Exercise instructions: Each line that holds the word "from" counts once; report the total and nothing else.

Given material:
┌──
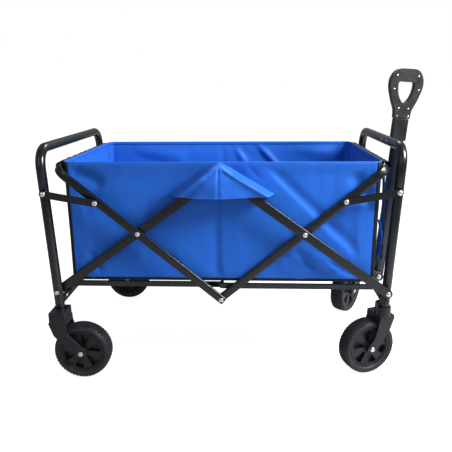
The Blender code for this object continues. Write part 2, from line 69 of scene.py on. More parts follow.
# %% Stand the camera
yaw, pitch, roll = 0.0477, 0.2655, -0.0080
look = Vector((-math.sin(yaw) * math.cos(pitch), math.cos(yaw) * math.cos(pitch), -math.sin(pitch)))
level = Vector((math.cos(yaw), math.sin(yaw), 0))
upright = level.cross(look)
right = math.cos(roll) * level + math.sin(roll) * upright
up = right.cross(look)
camera_data = bpy.data.cameras.new("front_camera")
camera_data.lens, camera_data.sensor_width = 41.95, 36
camera = bpy.data.objects.new("front_camera", camera_data)
stand_at = Matrix.Translation((0.02937, -1.5206, 0.7555))
camera.matrix_world = stand_at @ Matrix((right, up, -look)).transposed().to_4x4()
bpy.context.scene.collection.objects.link(camera)
bpy.context.scene.camera = camera
print("camera looks along", [round(v, 3) for v in look])

# %% [markdown]
# ## Studio
# A soft lamp from the upper right shapes the cloth, a wide dim one fills from the left, and a
# third behind the wagon draws light along the tops of the tubes. The surroundings look white to
# the camera and light the wagon only dimly, because black enamel would mirror a bright room as
# grey. The floor works in the same way: it is pale, and glows a little for the camera alone.

# %% Lights, surroundings and floor
def soft_light(name, place, aim, size, power):
    data = bpy.data.lights.new(name, "AREA")
    data.shape, data.size, data.energy = "DISK", size, power
    lamp = bpy.data.objects.new(name, data)
    lamp.location = place
    lamp.rotation_mode = "QUATERNION"
    lamp.rotation_quaternion = (Vector(aim) - Vector(place)).to_track_quat("-Z", "Y")
    bpy.context.scene.collection.objects.link(lamp)
    return lamp


soft_light("key_light", (1.24, -0.60, 1.36), (0, 0, 0.40), 0.55, 60)
soft_light("fill_light", (-1.4, -2.4, 1.7), (0, 0, 0.35), 2.0, 10)
soft_light("back_light", (0.5, 1.9, 2.3), (0, 0, 0.4), 1.0, 26)

studio = bpy.data.worlds.new("white_studio")
studio.use_nodes = True
bpy.context.scene.world = studio
air = studio.node_tree
dim = air.nodes.new("ShaderNodeBackground")
dim.inputs["Color"].default_value = (0.92, 0.96, 1.0, 1)
dim.inputs["Strength"].default_value = 0.27
bright = air.nodes["Background"]
bright.inputs["Color"].default_value = (1, 1, 1, 1)
bright.inputs["Strength"].default_value = 1.0
seen = air.nodes.new("ShaderNodeLightPath")
both = air.nodes.new("ShaderNodeMixShader")
air.links.new(seen.outputs["Is Camera Ray"], both.inputs["Fac"])
air.links.new(dim.outputs[0], both.inputs[1])
air.links.new(bright.outputs[0], both.inputs[2])
air.links.new(both.outputs[0], air.nodes["World Output"].inputs["Surface"])
bpy.context.scene.view_settings.view_transform = "Standard"

floor_mesh = bpy.data.meshes.new("studio_floor")
grid = bmesh.new()
bmesh.ops.create_grid(grid, x_segments=4, y_segments=4, size=60)
grid.to_mesh(floor_mesh)
grid.free()
floor = bpy.data.objects.new("studio_floor", floor_mesh)
bpy.context.scene.collection.objects.link(floor)
floor.location.z = -0.0006
pale = bpy.data.materials.new("pale_floor")
pale.use_nodes = True
paint = pale.node_tree.nodes["Principled BSDF"]
paint.inputs["Base Color"].default_value = (0.60, 0.60, 0.60, 1)
paint.inputs["Roughness"].default_value = 0.9
paint.inputs["Specular IOR Level"].default_value = 0.1
glow = pale.node_tree.nodes.new("ShaderNodeEmission")
seen = pale.node_tree.nodes.new("ShaderNodeLightPath")
faint = pale.node_tree.nodes.new("ShaderNodeMath")
faint.operation = "MULTIPLY"
faint.inputs[1].default_value = 0.90
both = pale.node_tree.nodes.new("ShaderNodeAddShader")
pale.node_tree.links.new(seen.outputs["Is Camera Ray"], faint.inputs[0])
pale.node_tree.links.new(faint.outputs[0], glow.inputs["Strength"])
pale.node_tree.links.new(paint.outputs[0], both.inputs[0])
pale.node_tree.links.new(glow.outputs[0], both.inputs[1])
pale.node_tree.links.new(both.outputs[0], pale.node_tree.nodes["Material Output"].inputs["Surface"])
floor_mesh.materials.append(pale)
print("studio: three soft lights, pale floor")

# %% [markdown]
# ## Finishes
# Each finish is one Principled shader with a few texture nodes in front of it. The helper below
# makes the shader and keeps its fixed numbers on the shader's own sockets. A second helper adds
# a node and sets its values by name, so that each recipe reads from top to bottom.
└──
Output for this task: 3